Their will would/could/did not overcome His will.
If you are willing to accept it, He is the Son of David who went to the cross, not only to pay the full price for your sins, but to begin His reign, enthroned there between two thieves.
Seize the Kingdom
Now, this is Good News.
But none of this is the “unexpected direction” that I promised this text would take us.
As we take the final step and wrestle with what this means for you, we finally come to it, to that unexpected direction.
We are blessed to have literally volume after volume of writings from the church fathers— the most notable leaders and preachers from the first couple of centuries after Christ.

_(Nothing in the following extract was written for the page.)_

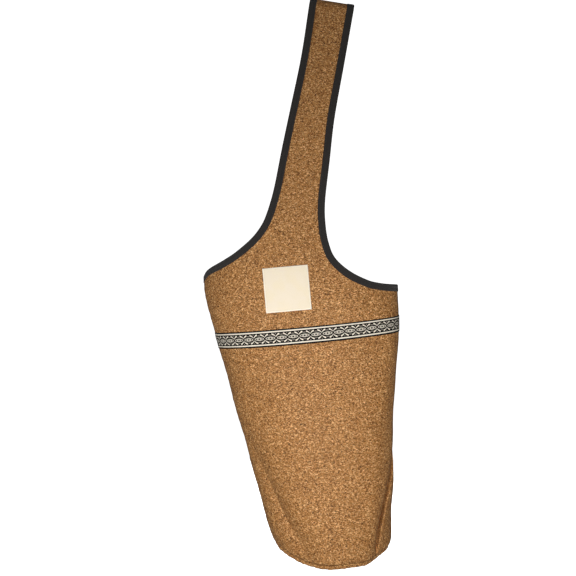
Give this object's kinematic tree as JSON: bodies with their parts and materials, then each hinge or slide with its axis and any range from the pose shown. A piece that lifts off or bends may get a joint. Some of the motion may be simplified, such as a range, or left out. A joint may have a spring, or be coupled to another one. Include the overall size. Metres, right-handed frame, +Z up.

What they wrote and preached about this passage is completely unexpected.
One Church Father after the next quoted these words of Jesus and said that message of this verse is, “Yes, take it!
This is the time for violence!”
The error of “the violent” was not the fact that they were trying to take hold of the Kingdom.
It was in trying to take hold of it through the wrong means.
Would that God’s people were as zealous for taking hold of the kingdom as the Pharisees were!
Would that we were as zealous for taking hold of the kingdom as some in Luther’s day were to put it up for sale.
Our Lord is not advocating for pacifism here.
His message to you is, “Yes, seize it!
Seize my Kingdom!”
As one church father put it:
“It is good to take by violence, not the things that perish, but the Kingdom of heaven.
“The violent,” it saith, “take it by force.”
(Matt.
11:12.)
It is then not possible to attain to it by sluggishness, but by zeal.
But what meaneth “the violent”?
There is need of much violence, (for strait is the way,) there is need of a youthful soul and a noble.
Plunderers desire to outstrip all other, they look to nothing, neither to conviction, nor accusation, nor punishment, but are given up to one thing only, the getting hold of what they desire to seize, and they run past all that are before them in the way.
Seize we then the Kingdom of heaven, for here to seize is no fault but rather praise, and the fault is the not seizing.
Here our wealth comes not from another’s loss {but from the gracious provision of the King}.